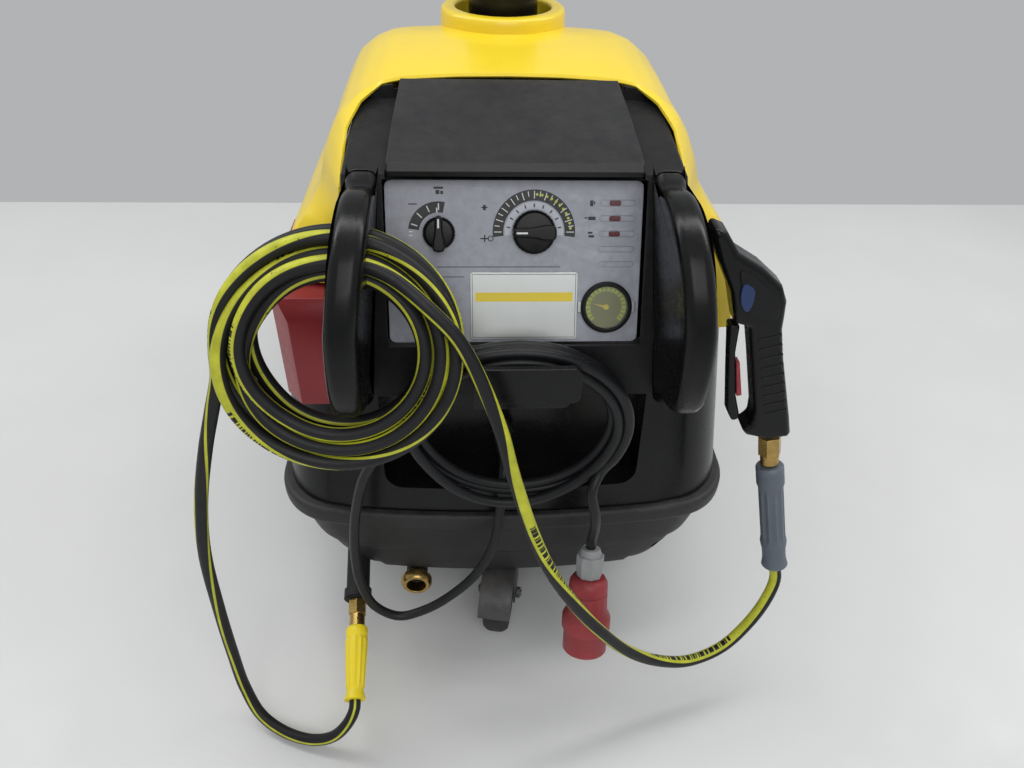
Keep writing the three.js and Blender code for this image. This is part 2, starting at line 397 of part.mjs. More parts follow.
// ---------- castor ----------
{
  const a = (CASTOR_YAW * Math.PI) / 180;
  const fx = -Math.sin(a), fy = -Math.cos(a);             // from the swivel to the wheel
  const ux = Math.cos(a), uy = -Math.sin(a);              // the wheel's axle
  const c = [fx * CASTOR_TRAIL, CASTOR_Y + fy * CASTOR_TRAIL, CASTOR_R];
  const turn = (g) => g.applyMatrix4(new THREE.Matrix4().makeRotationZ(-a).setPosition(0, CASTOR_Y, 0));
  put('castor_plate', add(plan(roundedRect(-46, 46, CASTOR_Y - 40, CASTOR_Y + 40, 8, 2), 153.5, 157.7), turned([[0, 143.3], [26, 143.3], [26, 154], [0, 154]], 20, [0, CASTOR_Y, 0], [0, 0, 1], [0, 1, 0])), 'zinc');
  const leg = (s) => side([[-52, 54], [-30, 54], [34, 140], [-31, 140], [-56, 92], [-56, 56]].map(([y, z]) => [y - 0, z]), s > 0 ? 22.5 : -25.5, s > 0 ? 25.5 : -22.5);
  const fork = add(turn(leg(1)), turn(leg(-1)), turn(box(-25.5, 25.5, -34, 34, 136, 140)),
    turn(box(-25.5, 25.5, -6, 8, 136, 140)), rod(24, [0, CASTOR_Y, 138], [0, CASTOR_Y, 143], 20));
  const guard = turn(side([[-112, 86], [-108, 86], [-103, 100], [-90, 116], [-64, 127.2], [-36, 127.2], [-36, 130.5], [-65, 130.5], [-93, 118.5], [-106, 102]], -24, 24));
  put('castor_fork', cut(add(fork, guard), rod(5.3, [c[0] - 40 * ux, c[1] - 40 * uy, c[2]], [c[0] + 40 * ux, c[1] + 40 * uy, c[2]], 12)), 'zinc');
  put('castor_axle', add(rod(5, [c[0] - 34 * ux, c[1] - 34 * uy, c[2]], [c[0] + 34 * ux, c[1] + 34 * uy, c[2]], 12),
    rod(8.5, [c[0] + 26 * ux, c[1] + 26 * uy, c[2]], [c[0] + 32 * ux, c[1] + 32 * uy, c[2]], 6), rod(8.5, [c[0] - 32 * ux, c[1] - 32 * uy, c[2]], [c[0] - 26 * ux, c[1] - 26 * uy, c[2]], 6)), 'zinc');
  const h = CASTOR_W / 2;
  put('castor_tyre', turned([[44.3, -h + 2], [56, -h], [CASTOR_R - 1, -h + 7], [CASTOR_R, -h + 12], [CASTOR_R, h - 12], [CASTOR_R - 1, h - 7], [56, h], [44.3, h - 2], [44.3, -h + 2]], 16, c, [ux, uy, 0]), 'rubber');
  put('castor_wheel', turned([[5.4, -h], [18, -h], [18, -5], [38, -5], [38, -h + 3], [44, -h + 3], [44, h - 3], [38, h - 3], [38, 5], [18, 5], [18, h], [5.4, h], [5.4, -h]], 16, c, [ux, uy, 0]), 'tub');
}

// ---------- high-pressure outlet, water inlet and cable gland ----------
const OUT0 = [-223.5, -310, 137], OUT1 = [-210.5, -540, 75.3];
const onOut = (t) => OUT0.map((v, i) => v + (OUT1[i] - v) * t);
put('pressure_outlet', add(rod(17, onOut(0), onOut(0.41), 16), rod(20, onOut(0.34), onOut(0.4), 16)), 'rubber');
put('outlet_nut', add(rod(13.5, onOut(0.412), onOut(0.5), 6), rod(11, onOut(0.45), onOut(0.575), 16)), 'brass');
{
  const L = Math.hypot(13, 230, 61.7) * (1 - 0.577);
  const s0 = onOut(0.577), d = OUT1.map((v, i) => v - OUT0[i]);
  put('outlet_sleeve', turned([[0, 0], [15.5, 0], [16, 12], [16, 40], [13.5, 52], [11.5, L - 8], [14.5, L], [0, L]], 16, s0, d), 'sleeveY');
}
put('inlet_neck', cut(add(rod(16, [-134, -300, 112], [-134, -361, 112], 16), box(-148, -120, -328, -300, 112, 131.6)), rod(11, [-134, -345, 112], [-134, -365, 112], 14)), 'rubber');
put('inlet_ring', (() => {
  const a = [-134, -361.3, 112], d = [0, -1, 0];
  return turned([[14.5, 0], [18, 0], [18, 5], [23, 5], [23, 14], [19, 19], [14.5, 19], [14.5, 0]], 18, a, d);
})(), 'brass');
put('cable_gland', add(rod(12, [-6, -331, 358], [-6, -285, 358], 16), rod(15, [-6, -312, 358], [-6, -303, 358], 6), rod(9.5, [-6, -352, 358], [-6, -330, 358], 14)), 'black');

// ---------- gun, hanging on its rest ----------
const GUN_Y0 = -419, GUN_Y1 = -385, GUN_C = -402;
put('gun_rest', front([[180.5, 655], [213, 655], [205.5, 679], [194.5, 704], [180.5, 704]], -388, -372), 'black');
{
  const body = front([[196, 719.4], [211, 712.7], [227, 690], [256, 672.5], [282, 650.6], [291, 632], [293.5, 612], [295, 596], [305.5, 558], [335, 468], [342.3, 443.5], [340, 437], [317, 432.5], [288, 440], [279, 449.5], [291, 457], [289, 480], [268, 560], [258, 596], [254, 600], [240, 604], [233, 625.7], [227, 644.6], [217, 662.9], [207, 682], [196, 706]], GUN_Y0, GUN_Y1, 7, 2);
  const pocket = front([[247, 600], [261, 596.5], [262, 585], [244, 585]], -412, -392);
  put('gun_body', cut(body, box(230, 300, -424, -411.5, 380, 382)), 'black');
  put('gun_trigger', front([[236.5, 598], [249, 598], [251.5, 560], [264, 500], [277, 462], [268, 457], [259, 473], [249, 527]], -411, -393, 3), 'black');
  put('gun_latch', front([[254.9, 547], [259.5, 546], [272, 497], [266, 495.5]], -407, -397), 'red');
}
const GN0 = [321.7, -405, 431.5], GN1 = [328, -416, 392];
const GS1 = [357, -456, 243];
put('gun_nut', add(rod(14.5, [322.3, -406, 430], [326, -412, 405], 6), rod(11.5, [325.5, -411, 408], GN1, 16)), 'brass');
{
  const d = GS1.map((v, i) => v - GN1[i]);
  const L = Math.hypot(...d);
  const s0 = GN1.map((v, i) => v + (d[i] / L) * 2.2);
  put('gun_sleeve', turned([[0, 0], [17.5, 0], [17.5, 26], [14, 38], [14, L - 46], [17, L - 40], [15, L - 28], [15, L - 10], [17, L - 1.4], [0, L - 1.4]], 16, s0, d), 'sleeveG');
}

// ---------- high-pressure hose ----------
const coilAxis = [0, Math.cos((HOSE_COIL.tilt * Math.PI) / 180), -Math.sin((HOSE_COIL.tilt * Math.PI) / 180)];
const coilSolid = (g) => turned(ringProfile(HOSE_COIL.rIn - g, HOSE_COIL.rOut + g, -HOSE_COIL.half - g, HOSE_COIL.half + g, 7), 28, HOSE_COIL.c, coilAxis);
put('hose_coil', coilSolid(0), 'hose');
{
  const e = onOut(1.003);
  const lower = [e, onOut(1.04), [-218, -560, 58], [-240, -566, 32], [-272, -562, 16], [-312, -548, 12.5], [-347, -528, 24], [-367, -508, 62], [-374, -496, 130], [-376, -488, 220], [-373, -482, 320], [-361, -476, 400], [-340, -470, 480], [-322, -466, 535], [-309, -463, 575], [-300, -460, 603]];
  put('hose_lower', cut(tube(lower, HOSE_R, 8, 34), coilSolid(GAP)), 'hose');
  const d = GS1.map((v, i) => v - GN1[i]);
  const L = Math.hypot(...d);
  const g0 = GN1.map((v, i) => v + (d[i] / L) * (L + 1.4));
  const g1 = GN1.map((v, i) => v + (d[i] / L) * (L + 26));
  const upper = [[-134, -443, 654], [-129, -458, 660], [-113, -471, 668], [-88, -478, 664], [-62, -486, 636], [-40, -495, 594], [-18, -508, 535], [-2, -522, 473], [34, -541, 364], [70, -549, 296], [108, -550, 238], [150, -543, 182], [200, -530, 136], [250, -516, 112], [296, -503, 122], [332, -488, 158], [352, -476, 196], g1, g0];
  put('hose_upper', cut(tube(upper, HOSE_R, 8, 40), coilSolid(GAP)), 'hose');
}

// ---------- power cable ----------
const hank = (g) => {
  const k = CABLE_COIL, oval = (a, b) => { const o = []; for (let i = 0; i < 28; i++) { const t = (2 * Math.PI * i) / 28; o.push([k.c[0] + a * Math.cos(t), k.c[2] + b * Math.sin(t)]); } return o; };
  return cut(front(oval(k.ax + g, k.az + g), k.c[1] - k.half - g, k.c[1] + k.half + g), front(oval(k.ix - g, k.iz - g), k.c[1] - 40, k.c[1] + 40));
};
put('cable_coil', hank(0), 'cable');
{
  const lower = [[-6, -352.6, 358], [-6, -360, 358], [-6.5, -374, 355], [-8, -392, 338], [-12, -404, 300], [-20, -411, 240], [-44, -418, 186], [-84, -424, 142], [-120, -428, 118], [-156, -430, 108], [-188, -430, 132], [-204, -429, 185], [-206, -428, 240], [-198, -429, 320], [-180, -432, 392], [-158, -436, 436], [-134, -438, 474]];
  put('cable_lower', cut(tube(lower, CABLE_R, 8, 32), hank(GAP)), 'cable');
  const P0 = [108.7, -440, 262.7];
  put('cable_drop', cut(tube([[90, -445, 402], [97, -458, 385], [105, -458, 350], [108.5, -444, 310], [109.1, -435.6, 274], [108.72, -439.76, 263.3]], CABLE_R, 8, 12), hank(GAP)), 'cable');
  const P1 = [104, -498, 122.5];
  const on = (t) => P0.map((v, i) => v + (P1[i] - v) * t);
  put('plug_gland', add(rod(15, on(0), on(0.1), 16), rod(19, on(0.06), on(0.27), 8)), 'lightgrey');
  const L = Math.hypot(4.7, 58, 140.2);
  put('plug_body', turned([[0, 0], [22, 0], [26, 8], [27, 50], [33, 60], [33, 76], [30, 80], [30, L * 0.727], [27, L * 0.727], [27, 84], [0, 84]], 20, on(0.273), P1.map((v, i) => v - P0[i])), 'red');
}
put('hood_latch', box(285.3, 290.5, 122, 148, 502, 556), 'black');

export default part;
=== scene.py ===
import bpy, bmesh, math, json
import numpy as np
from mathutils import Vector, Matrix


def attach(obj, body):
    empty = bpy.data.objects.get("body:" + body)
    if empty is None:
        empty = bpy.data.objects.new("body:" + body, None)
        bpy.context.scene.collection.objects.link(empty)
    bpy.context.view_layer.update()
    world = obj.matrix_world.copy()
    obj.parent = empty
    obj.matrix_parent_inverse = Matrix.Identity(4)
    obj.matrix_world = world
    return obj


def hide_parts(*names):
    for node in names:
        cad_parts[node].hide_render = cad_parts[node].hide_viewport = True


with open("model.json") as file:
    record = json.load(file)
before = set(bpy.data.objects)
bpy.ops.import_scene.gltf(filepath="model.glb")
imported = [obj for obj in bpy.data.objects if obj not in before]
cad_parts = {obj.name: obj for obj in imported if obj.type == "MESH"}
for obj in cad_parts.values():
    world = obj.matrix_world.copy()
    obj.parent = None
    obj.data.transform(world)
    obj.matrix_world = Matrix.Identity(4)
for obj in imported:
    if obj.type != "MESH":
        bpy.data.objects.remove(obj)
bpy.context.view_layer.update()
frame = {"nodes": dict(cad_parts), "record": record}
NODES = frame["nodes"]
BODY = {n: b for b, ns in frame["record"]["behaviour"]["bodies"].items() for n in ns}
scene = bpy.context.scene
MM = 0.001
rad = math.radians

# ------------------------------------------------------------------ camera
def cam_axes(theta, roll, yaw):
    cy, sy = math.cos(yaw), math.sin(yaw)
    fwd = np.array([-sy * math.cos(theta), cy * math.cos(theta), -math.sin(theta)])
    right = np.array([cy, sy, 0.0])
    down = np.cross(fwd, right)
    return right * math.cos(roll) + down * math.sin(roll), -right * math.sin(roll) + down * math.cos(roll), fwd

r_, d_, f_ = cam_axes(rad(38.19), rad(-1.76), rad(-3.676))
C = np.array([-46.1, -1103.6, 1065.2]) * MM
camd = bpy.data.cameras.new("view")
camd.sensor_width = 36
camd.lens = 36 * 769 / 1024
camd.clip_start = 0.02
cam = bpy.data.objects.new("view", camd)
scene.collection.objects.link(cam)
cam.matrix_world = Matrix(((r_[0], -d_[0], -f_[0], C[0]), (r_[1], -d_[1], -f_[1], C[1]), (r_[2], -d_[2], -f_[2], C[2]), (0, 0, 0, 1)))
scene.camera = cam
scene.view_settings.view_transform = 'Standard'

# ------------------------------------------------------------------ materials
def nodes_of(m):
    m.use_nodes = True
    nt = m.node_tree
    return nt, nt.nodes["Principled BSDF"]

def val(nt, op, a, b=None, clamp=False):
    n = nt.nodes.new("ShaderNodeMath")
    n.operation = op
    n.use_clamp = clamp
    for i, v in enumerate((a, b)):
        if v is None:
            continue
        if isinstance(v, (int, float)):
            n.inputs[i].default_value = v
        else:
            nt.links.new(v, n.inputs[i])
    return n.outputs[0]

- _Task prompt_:
Transcribe, word for word, every line from the line with "before = set(bpy.data.objects)" to the line with "return right *", inclusive, and output nothing else.

- _Answer to this problem_:
before = set(bpy.data.objects)
bpy.ops.import_scene.gltf(filepath="model.glb")
imported = [obj for obj in bpy.data.objects if obj not in before]
cad_parts = {obj.name: obj for obj in imported if obj.type == "MESH"}
for obj in cad_parts.values():
    world = obj.matrix_world.copy()
    obj.parent = None
    obj.data.transform(world)
    obj.matrix_world = Matrix.Identity(4)
for obj in imported:
    if obj.type != "MESH":
        bpy.data.objects.remove(obj)
bpy.context.view_layer.update()
frame = {"nodes": dict(cad_parts), "record": record}
NODES = frame["nodes"]
BODY = {n: b for b, ns in frame["record"]["behaviour"]["bodies"].items() for n in ns}
scene = bpy.context.scene
MM = 0.001
rad = math.radians

# ------------------------------------------------------------------ camera
def cam_axes(theta, roll, yaw):
    cy, sy = math.cos(yaw), math.sin(yaw)
    fwd = np.array([-sy * math.cos(theta), cy * math.cos(theta), -math.sin(theta)])
    right = np.array([cy, sy, 0.0])
    down = np.cross(fwd, right)
    return right * math.cos(roll) + down * math.sin(roll), -right * math.sin(roll) + down * math.cos(roll), fwd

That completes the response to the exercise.